Earlier this year, Gundlach Bundschu winery and the Bartholomew Park Foundation decided not to renew the agreement through which the Bundschus operated and bottled the wine under the Bartholomew Park label since 1994.
Both have roots that run deep in the rich history of the Valley of the Moon and the news indicated also that neither are going anywhere.
The park foundation is hiring its own winemaker, and will continue on. The Bundschu’s, who operate one of our community’s oldest and most distinguished wineries, will continue on with their main label.
They have been neighbors for more than 100 years and were once at the center of California’s fledgling wine industry.
Bartholomew Park, today a private nonprofit foundation established by Frank and Toni Bartholomew in 1980, was the home of Count Agoston Haraszthy, who gathered grape cuttings from all over Europe and then planted them there, making it the birthplace of the California wine industry.
That lovely spot in the northeast most corner of our Valley of the Moon has left many marks on local history ever since.
Haraszthy was the first to make it popular with locals, building a mansion there in what as called Pompeian Style with stately columns, fountains and statuary. He and his wife gave lavish parties, including a celebrated masquerade ball in October of 1864.
The property eventually passed from the Haraszthy family to Robert and Kate Johnson of San Francisco, who built a three-story mansion there known locally as “The Castle.” Mrs. Johnson was obsessed with cats and turned over an entire floor to them.
The State of California eventually acquired the castle and turned it into a home for delinquent women. The women allegedly burned the castle down in 1923 and it was never rebuilt.
Later, the state built a new two-story building on the property (now the Bartholomew Park Winery building) and used it for the rehabilitation of female delinquents.
Mr. and Mrs. Frank Bartholomew acquired the property at auction in the 1940s. Their first task was the tedious and expensive restoration of the old Haraszthy wine cellars, which became Buena Vista Winery. They sold off that part of their holdings in 1968.
Almost from the start of their ownership, the Bartholomew’s were engaged in a titillating dispute with their neighbors, Sun-O-Ma Club nudist ranch, just north of their property. The camp had cabins, a swimming pool, a saloon and a general store. But the access road to the nudist camp ran through the Bartholomews’ property.
The existence of the ranch generated interesting local commentary, including a resolution from the Sonoma Valley Woman’s Club that the presence of the nudist colony was detrimental to our community.
The more immediate dispute had to do with the access road right-of-way, which the Bartholomews alleged was being abused by the nudists. Eventually the nudists lost their access and the nudists no longer came.

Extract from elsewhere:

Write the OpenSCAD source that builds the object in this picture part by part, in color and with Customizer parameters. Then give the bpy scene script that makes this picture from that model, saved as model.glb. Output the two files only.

In 1945, the Bartholomews leased the two-story building that had belonged to the state to the newly formed Sonoma Valley Hospital District. Many longtime Sonomans of my vintage were patients there, myself included. It was a lovely spot in which to have my tonsils removed and, years later, my appendix taken out. The hospital’s location, at the end of a narrow country road well east of our Valley’s population center, was less than ideal, which is why by 1957 the hospital was moved to its present location on Andrieux Street in Sonoma.